Police reports glumly announced, “No further arrests have been made in connection with the Whitechapel murder, and the police have discovered no clues to throw any light on the mystery,” and long before Mary Kelly was hacked to pieces, a now-infamous letter had been sent to the Central News Agency, a letter full of taunts and ending:
How can they catch me now. I love my work and want to start again. You will soon hear of me with my funny little games. I saved some of the proper red stuff in a ginger beer bottle over the last job to write with but it went thick like glue and I cant use it. Red ink is fit enough I hope ha. ha.Yours truly Jack the Ripper
The case became a grisly sensation as many garish elements combined. As pointed out by David Abrahamsen (an expert witness at criminal trials ranging from Leopold and Loeb to the Son of Sam) points out in his 1992 essay “Victims in the Night,” one of these elements was the lowly social status of the victims:
The horror and sadness of the Jack the Ripper murders are intensified when we consider the degraded lives of the victims. Scorned by society, these women were defenseless, alienated, and dispossessed. Their lives were narrowly limited to the goal of getting four pence from a client to buy a shot of gin or a glass of beer, or to rent a bed for the night in a common lodging house.
And as thriller writer Stephen Hunter writes in “Jack Be Nimble, Jack Be Quick” (original to this collection), another key element was the seemingly supernatural comings and goings of the killer:
The fulcrum upon which all of this consequence tipped is often overlooked. It was Marcus Aurelius's and Hannibal Lector's first principle. It was the simple fact that Jack killed quickly and efficiently and silently, a matter, really, of seconds. He never missed a stroke. He never faltered. And afterward – clearly a part of the same attribute of efficiency – he vanished without a trace. Though his murders took place hard by population concentrations (on residential streets, in the courtyard of a club just after the full blaze of quorum, in a residential square patrolled from two directions every few minutes by bobbies), he got away clean each time.
“Motive,” writes Peter Underwood in his magisterial essay “Who Was Jack the Ripper?” from 1987, “apart from insanity – which may be a reason but is hardly a motive – has always been the difficulty in deciding who was Jack the Ripper.” And certainly there's never been a Ripperologist who hasn't tried to build a case for the identity of Jack the Ripper based on the canonical five murders and, usually, a handful of other murders needed by each writer to make his case.

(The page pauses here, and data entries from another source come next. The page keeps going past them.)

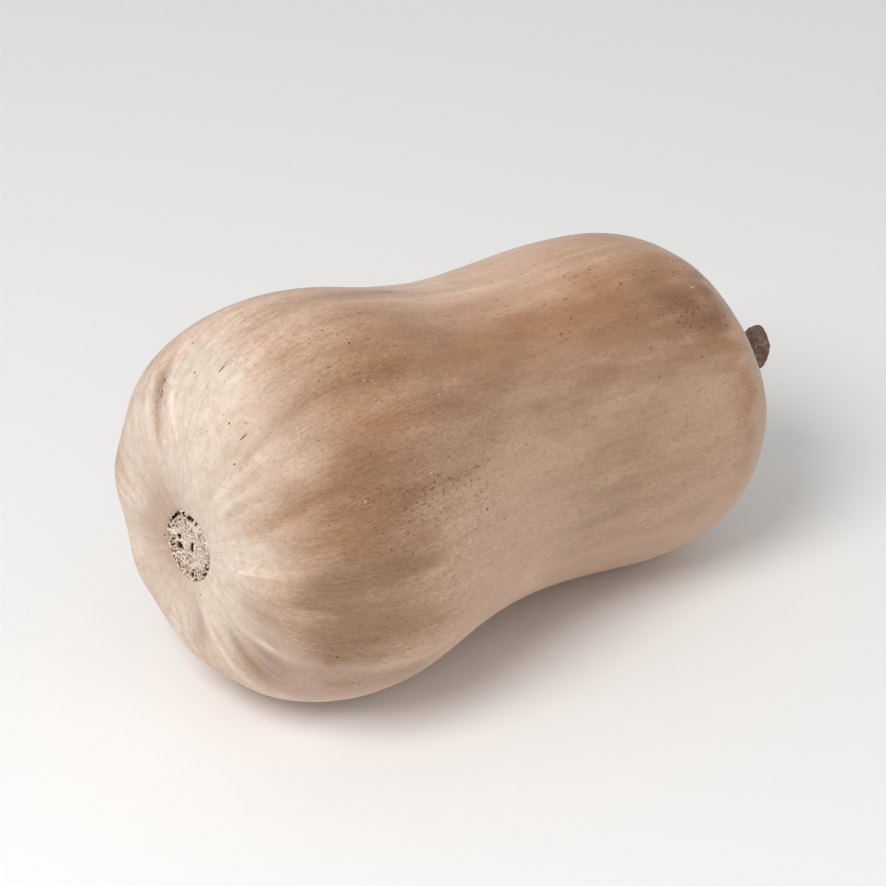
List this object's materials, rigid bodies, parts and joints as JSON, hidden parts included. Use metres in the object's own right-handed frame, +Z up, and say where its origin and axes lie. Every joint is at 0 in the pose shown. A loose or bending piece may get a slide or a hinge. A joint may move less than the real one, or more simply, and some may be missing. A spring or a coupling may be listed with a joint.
{
  "type": "butternut squash",
  "caption": "Whole butternut squash lying on its side: round bulb, thick slightly waisted neck, corky blossom scar and a short stub of stem.",
  "frame": {"origin": "on the surface the squash lies on, under the middle of its bounding box", "axes": "+X from the blossom end to the stem, +Z up, +Y completes a right-handed frame"},
  "size_m": [0.233, 0.1286, 0.1342],
  "materials": {
    "rind": "matte, waxy tan skin, paler at the blossom end, with a corky scar",
    "stem": "dry, fibrous grey-brown"
  },
  "bodies": {
    "root": {"fruit": "rind", "stem": "stem"}
  },
  "joints": []
}
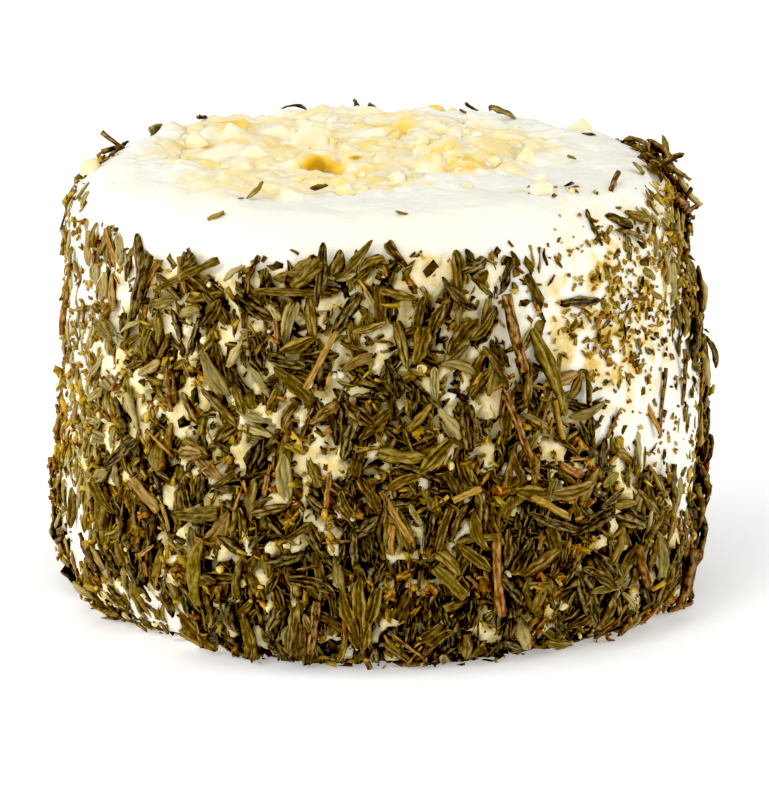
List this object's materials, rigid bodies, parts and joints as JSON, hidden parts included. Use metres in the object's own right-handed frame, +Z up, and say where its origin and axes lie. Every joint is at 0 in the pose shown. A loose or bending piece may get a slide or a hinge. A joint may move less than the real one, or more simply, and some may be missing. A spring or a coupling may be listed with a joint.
{
  "type": "honey thyme goat cheese",
  "caption": "Small upright button of fresh goat cheese, its side crusted with dried thyme and its hollow top filled with crystallised honey.",
  "frame": {"origin": "centre of the flat underside, on the surface the cheese stands on", "axes": "+Z up through the button, -Y towards the side shown in the picture, +X to the right seen from there"},
  "size_m": [0.0599, 0.061, 0.0417],
  "materials": {
    "cheese": "soft white fresh curd, crusted round its side with olive and brown dried thyme",
    "honey": "pale yellow crystallised honey, granular and moist"
  },
  "bodies": {
    "root": {"cheese": "cheese", "honey": "honey"}
  },
  "joints": []
}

Adding the nonfiction section of Penzler's book to the fiction sections, readers can find in these pages dozens of potential suspects, ranging from violent sexual psychotic Montague John Druitt to the painter Walter Sickert to Queen Victoria's grandson Prince Albert Victor.
But there was no capture, no confession, and so nothing of what the modern age refers to as closure. Instead, the original sin in the annals of modern mass murder remains unsolved, open to any and all speculation, from theories implicating a deranged midwife, a conniving defrocked priest, and a bloodthirsty alien. In this splendid anthology, Otto Penzler gives his readers an opening brace of hard facts – and then flings the doors of speculation wide open.
____Steve Donoghue is a writer and reader living in Boston. His reviews have appeared in The Washington Post, The National, The Wall Street Journal, The Boston Globe, and The Christian Science Monitor. He is the Managing Editor of Open Letters Monthly, and hosts one of its blogs, Stevereads.